What tax issues need to be considered? What are the tax implications of carrying out a corporate reorganisation?

The concrete tax consequences of a reorganisation depend on the type of restructuring and on the underlying facts and circumstances. Such operation must therefore always be carefully planned.

There are specific rules providing for tax neutrality for certain types of corporate reorganisation: mergers, demergers, spin-offs, and contribution of separate business unit. In order to benefit from this tax neutrality the main purpose (or one of the main purposes) may not be tax avoidance. It is therefore important to demonstrate and to document in a proper manner that the reorganisation is mainly driven by legitimate (non-tax) business motives. It is possible to obtain a ruling decision relating thereto. Subject to certain additional conditions, this tax neutrality could also apply to cross-border corporate reorganisations.

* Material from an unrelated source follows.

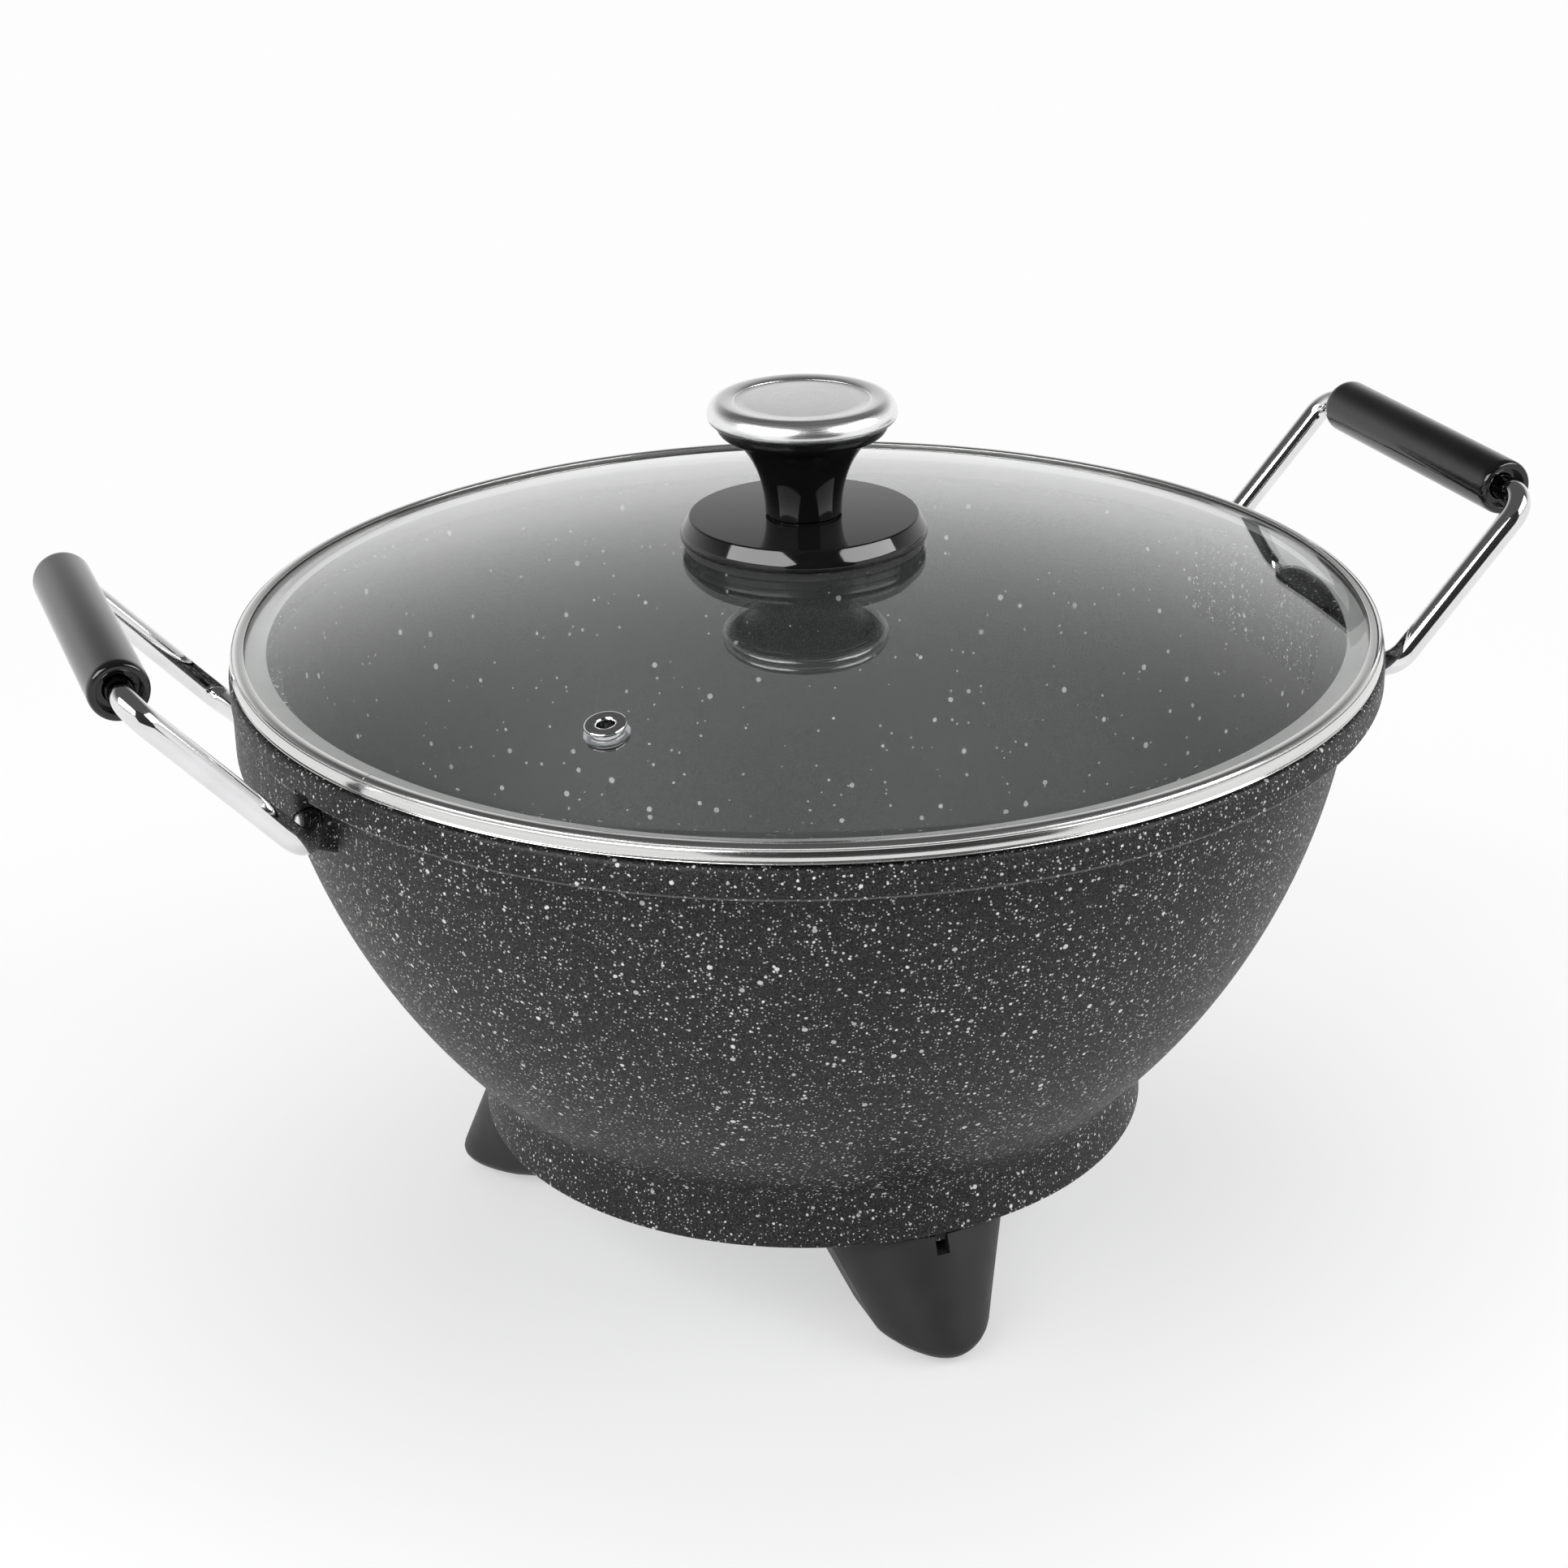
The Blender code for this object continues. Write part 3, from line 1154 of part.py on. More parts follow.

If a reorganisation (for example a carve-out) occurs in order to facilitate a subsequent sale of shares, special attention must also be given to the general anti-abuse provision in Belgian tax law that could be invoked by the tax authorities to recharacterise this combination of transactions into a (taxable) straightforward sale of the assets (‘step-by-step’ doctrine).

Further, the following elements should also be considered:

  • the consequences of the restructuring for the shareholders (eg, possible application of withholding tax or capital gains tax); and
  • a tax-neutral reorganisation will affect the carried forward tax losses and other tax deductions that are available to the companies involved.

Special attention should be given to the indirect tax aspects (VAT, registration duties, etc) if the reorganisation includes the transfer of real estate in Belgium.